“Como se chama esse grupo de alimentos?”, indagou Monteiro, ao constatar um aumento no consumo de lasanhas congeladas, miojos e biscoitos Foto: Marcelo Saraiva
A pergunta que mudou para sempre a ciência dos alimentos
O epidemiologista Carlos Augusto Monteiro cunhou o conceito de "ultraprocessados". No Festival piauí, ele explicou como chegou à terminologia
Carlos Augusto Monteiro é um epidemiologista, mas, vez ou outra, age tal qual um cientista de dados. Em meados de 2007, ele se perguntava: por que os brasileiros estão ficando obesos? Em busca de respostas, esquadrinhou as bases de dados do governo. No começo, não entendeu o que encontrou: os números mostravam que as pessoas estavam comprando menos sal, açúcar e gordura, mas mesmo assim a obesidade crescia em ritmo acelerado. Demorou até que ele desvendasse o mistério: as pessoas estavam comprando esses produtos em menor quantidade porque eles já eram onipresentes em alimentos industrializados, como biscoitos, macarrões instantâneos, lasanhas congeladas e refrigerantes. O consumo não tinha diminuído.
“Mas como se chama esse grupo de alimentos?”, Monteiro se perguntou. Como não havia resposta, cunhou ele próprio um termo: eram alimentos ultraprocessados. A criação foi um ponto de virada na sua carreira e mudou a forma como os especialistas em saúde pública, no Brasil e no mundo, lidavam com o assunto.
Monteiro foi retratado em uma reportagem da piauí em outubro do ano passado e participou, neste fim de semana, do Festival piauí de Jornalismo. Na mesa “Conversa com a Fonte”, ele deu uma entrevista ao vivo para a repórter Angélica Santa Cruz, na qual falou sobre a mudança que está acontecendo no Brasil: alimentos ultraprocessados estão baixando de preço e, com isso, aumentando a ocorrência de obesidade na população mais pobre. Até então, esse era um problema restrito às classes altas.
“Os alimentos ultraprocessados são lucrativos pra indústria, além de não saciarem as pessoas, que precisam gastar o dobro pra se alimentar. É um plano deliberado”, disse Monteiro. Esses produtos enchem as prateleiras do supermercado e são atrativos pelo sabor, preço e praticidade. Tecnicamente, sequer são considerados comida de verdade, mas uma mistura de sal, açúcar, gordura e conservantes.

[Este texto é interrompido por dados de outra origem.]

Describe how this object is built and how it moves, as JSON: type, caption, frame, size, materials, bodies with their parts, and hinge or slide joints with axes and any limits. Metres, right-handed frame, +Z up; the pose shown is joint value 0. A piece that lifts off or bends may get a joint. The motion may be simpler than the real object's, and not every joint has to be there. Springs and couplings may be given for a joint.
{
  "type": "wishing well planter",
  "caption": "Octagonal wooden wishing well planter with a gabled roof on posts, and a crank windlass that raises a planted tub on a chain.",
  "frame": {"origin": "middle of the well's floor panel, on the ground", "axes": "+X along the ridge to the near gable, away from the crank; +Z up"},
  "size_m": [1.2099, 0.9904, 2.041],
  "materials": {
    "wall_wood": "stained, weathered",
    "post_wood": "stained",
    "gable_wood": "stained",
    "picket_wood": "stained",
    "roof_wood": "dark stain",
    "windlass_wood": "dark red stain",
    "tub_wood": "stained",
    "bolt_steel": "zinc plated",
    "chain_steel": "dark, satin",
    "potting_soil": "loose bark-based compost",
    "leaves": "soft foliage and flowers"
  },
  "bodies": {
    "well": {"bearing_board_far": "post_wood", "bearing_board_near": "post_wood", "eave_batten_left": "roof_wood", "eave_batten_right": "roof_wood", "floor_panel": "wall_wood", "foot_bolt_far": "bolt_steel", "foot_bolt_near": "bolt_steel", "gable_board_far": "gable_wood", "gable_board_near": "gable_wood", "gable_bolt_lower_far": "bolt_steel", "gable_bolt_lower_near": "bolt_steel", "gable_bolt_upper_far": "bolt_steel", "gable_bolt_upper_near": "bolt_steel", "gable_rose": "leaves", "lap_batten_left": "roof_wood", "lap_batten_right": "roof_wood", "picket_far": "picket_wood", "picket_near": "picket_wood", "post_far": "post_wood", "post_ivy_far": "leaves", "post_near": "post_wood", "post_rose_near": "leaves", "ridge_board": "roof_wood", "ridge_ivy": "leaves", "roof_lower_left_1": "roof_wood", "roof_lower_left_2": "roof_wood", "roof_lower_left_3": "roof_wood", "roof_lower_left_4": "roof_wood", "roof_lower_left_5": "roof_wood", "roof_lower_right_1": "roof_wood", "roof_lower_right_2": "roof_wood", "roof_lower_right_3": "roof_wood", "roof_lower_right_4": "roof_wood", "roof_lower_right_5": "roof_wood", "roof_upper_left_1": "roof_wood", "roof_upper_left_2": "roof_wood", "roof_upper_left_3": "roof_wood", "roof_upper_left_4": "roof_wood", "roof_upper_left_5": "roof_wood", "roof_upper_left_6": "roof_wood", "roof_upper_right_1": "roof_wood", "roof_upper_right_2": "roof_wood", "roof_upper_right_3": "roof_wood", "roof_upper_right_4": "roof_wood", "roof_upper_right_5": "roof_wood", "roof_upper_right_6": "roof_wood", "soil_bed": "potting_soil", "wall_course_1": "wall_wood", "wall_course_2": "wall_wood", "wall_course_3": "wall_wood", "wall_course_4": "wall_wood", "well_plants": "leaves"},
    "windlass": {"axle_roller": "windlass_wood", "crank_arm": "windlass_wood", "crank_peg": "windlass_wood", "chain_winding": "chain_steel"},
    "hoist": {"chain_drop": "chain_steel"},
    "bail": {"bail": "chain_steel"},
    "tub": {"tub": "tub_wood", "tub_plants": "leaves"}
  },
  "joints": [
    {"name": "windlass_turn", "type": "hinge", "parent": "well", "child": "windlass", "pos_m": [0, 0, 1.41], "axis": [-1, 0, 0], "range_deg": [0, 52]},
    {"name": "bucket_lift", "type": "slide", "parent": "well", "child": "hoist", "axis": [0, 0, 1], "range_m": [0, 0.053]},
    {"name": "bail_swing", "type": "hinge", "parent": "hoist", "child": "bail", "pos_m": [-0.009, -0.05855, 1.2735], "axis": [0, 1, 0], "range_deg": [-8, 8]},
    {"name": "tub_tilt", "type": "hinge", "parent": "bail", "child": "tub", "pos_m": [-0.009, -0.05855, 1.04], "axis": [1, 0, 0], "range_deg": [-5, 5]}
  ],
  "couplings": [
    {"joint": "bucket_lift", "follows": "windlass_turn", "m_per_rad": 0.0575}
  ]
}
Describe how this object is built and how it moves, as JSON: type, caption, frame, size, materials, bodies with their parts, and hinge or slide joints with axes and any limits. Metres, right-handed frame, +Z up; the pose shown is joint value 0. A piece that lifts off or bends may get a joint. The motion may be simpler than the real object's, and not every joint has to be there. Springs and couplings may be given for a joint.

Em 2010, o epidemiologista formulou uma classificação de alimentos que chamou de NOVA – uma alusão irônica à explosão que ocorre dentro de uma estrela. A categorização separou os alimentos com base nos níveis de processos físicos, biológicos e químicos pelos quais eles passam. São elas: “in natura”, “ingredientes culinários processados”, “processados” e “ultraprocessados”. Até então, os alimentos eram segmentados somente com base em seu conteúdo nutricional.
Depois da pesquisa de Monteiro, cientistas de vários países mudaram a forma como estudam os alimentos. “A imprensa internacional fez um trabalho fundamental”, reconhece o epidemiologista. Monteiro, junto da equipe que assinou com ele os artigos, está no 1% dos cientistas mais citados do mundo pelos pares. É também o quinto brasileiro com a maior quantidade de citações em artigos científicos.
Comparado a outros países, o Brasil não está tão mal. Nos Estados Unidos, diz Monteiro, quase 60% da dieta dos americanos consiste em ultraprocessados. Por aqui, a média é de 20%. Número bem menor, mas que cresce consistentemente.
Monteiro defende que, assim como é feito com cigarros e bebidas alcoólicas, o governo brasileiro passe a taxar os alimentos ultraprocessados. Seria uma forma de frear o consumo e reduzir os índices de obesidade. “A indústria perderia a vantagem do baixo custo, que chama tanto a atenção dos consumidores”, argumenta o epidemiologista.
O médico ressaltou o papel do marketing na influência do consumo de ultraprocessados. Quando perguntado sobre a dieta pessoal e se ingere esses produtos, Monteiro disse que prefere evitá-los. “Não sinto falta nenhuma de refrigerante. Ao invés de comer KitKat, que é um ultraprocessado, troco por um quadrado de chocolate de verdade.”